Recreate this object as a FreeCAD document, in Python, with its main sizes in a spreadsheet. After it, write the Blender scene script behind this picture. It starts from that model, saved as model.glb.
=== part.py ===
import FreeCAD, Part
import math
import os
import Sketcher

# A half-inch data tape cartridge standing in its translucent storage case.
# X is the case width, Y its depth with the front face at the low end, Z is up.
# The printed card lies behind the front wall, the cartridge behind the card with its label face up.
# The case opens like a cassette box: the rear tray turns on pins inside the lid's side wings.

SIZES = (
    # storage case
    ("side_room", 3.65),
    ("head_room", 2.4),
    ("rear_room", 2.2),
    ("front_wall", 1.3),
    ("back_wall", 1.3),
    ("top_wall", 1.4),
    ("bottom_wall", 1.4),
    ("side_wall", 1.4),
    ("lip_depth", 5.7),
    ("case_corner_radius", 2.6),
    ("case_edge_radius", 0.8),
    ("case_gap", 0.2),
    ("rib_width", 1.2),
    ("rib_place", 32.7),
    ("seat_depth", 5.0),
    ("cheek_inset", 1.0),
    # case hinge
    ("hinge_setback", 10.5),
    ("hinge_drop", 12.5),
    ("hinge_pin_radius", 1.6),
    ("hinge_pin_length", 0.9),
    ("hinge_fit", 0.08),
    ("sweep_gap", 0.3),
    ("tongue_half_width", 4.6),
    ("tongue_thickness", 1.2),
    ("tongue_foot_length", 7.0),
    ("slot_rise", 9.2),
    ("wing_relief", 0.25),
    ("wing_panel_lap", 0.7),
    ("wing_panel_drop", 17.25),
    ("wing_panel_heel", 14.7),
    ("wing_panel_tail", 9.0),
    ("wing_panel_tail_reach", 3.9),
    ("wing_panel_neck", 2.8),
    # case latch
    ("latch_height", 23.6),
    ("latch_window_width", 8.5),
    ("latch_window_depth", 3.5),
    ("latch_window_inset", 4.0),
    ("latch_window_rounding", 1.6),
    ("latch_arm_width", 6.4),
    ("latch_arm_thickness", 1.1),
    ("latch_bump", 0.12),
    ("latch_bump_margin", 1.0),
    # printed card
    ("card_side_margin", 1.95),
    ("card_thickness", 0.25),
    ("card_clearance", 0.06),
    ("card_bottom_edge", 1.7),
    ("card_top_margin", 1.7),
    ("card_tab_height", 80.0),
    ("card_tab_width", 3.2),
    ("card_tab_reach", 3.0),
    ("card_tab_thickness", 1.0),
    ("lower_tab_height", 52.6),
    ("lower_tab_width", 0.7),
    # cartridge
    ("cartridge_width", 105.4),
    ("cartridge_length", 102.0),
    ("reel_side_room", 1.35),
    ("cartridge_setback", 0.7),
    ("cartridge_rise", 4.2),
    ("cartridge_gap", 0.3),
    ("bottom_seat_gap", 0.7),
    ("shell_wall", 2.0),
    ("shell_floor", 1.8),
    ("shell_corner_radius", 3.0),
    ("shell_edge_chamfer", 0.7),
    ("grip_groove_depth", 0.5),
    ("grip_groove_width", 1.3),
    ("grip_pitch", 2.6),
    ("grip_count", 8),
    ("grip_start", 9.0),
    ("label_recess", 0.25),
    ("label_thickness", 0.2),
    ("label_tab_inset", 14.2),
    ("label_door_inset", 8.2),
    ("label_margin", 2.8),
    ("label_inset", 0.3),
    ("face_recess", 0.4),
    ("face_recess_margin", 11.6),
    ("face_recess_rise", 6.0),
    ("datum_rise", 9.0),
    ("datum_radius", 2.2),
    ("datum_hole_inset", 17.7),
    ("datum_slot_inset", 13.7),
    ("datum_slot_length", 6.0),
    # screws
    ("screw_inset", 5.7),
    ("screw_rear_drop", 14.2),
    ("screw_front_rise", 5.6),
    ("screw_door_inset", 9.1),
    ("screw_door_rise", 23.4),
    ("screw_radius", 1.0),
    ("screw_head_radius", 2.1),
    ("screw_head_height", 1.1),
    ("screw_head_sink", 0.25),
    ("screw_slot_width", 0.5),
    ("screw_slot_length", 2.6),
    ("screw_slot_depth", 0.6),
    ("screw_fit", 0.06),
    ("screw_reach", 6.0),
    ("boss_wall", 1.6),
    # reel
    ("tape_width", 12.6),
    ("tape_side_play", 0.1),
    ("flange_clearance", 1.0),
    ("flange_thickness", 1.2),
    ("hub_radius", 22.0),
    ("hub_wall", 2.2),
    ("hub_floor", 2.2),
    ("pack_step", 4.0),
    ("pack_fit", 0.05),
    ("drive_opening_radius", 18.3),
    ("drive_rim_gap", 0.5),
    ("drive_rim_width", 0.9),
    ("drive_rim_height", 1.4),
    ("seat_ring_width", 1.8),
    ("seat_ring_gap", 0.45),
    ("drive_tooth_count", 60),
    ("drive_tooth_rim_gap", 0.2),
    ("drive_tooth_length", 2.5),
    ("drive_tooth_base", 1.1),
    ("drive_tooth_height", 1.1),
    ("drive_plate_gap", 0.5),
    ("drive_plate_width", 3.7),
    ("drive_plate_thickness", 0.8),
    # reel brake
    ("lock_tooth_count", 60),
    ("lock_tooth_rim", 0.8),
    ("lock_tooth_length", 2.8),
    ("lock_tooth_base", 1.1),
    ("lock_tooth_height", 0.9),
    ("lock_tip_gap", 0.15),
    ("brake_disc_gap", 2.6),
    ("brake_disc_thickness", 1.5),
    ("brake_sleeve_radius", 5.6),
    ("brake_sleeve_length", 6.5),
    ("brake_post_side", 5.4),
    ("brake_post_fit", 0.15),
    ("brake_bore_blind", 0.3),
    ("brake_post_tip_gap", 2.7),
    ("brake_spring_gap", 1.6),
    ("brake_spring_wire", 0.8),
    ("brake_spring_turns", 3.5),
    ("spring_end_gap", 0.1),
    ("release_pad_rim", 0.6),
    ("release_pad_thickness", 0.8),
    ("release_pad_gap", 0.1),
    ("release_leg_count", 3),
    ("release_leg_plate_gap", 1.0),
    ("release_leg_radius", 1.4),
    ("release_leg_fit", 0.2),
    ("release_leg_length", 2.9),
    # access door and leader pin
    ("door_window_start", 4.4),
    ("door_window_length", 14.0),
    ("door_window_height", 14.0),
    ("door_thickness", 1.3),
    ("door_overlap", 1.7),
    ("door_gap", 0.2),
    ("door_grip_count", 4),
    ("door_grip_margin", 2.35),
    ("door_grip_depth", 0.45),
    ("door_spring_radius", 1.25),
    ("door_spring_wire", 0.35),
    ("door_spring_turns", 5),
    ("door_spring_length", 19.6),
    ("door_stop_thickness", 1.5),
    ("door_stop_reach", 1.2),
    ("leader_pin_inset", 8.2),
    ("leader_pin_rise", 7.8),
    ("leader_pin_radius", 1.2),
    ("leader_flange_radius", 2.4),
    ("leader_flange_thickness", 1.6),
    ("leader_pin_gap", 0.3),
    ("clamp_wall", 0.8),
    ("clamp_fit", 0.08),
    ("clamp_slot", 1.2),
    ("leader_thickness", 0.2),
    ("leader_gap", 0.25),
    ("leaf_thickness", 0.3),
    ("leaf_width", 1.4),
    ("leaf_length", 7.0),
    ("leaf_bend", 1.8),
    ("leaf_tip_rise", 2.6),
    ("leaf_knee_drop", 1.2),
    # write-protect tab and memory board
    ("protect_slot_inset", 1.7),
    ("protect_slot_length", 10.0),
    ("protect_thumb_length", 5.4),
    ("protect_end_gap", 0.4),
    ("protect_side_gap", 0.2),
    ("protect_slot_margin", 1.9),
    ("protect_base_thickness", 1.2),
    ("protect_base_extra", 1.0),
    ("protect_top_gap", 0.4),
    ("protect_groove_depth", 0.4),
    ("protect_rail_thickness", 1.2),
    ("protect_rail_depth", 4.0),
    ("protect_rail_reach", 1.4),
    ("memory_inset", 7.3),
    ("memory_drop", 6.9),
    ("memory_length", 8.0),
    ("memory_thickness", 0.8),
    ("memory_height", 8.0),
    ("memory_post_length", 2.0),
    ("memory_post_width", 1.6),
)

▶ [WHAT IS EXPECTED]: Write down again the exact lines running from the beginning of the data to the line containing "# The case opens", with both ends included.

▶ [REPLY]:
Recreate this object as a FreeCAD document, in Python, with its main sizes in a spreadsheet. After it, write the Blender scene script behind this picture. It starts from that model, saved as model.glb.
=== part.py ===
import FreeCAD, Part
import math
import os
import Sketcher

# A half-inch data tape cartridge standing in its translucent storage case.
# X is the case width, Y its depth with the front face at the low end, Z is up.
# The printed card lies behind the front wall, the cartridge behind the card with its label face up.
# The case opens like a cassette box: the rear tray turns on pins inside the lid's side wings.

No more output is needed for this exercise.